Transrapid: Der Zug ist abgefahren

■ Bremen, Hamburg und Niedersachsen machen sich in Wahlkampfzeiten für den Schwebeflitzer nach Amsterdam stark – an die Realisierung glauben tut indes kaum jemand

Das ist ein guter Zug, hoffen die Technikfans und Industriepolitiker in Bremen, Hamburg, Hannover und den Niederlanden. Der Hanse-Transrapid ist ein Milliardengrab – und wird deshalb auch nie gebaut, versichern Verkehrsexperten aus Verbänden und Verwaltung. Zwischen Amsterdam, Groningen, Bremen und Hamburg soll der Turbozug laut Planerträumen in gut zehn Jahren flitzen. Von der Elbe zur niederländischen Hauptstadt in zwei Stunden und vier Minuten (fünf Stunden und 12 Minuten auf der Schiene), von Hamburg zum Transrapid-Bahnhof am Bremer Autobahnkreuz bei Mahndorf in nur 15 Minuten. Vorsichtige Kostenprognose: Gut zehn Milliarden Mark allein für die Strecke Hamburg – Groningen.

Klappern gehört zum Handwerk. Deshalb tun die Länderchefs Ole von Beust (CDU), Henning Scherf (SPD) und Siegmar Gabriel (SPD) in Wahlkampfzeiten so, als ob sie sich ernsthaft für den Superzug einsetzen wollten. Wie einst Verkehrsminister Matthias Wissmann (CDU) im Wahljahr 1998 noch flugs die später totgesagte Strecke Hamburg – Berlin spatenstichte.

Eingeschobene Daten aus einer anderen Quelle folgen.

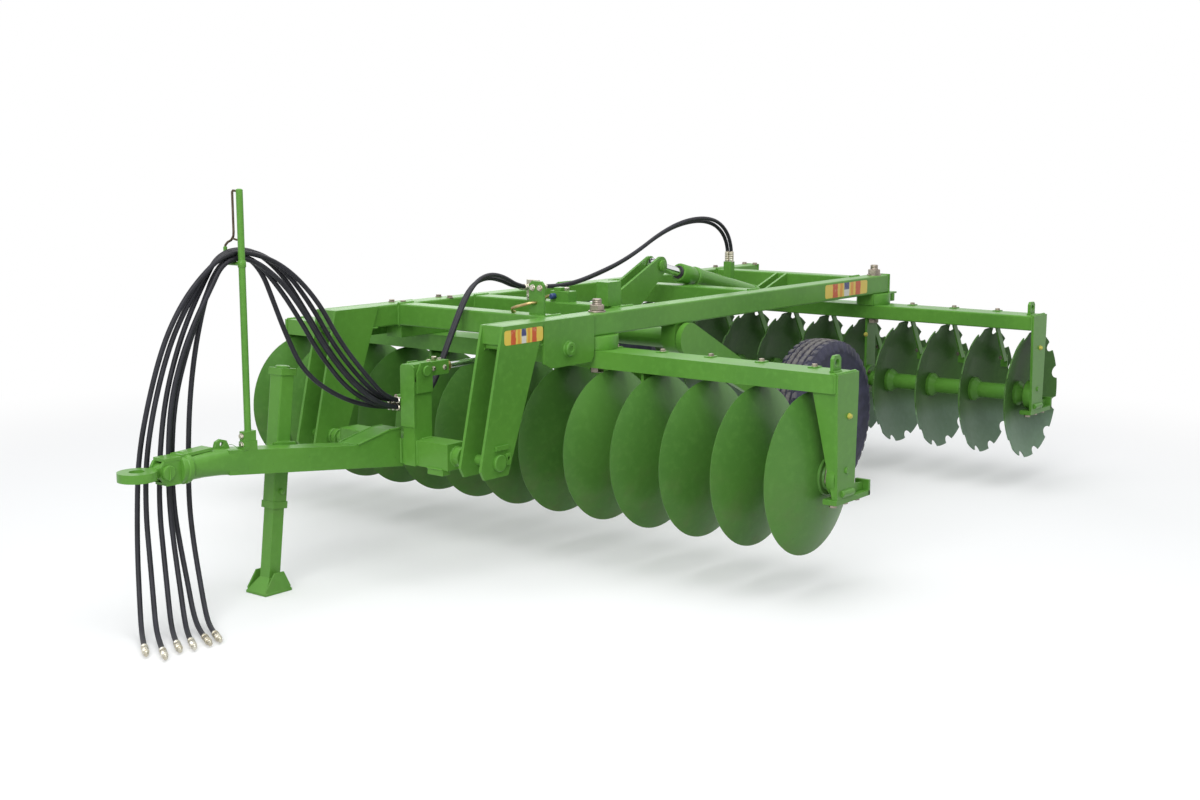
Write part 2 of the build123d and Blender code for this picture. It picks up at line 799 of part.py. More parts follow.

Hinter hanseatischen Kulissen längst klar: Der Transrapid-Zug für Europa – und damit auch für den Norden – ist abgefahren. Viel zu teuer, zu aufwändig, letztlich nicht ökologischer als die Eisenbahn. Und das Hauptargument der Planer: die Schwebetechnik habe als Einzellösung im immer besser ausgebauten europäischen Hochgeschwindigkeitsnetz auf der Schiene keine Chance.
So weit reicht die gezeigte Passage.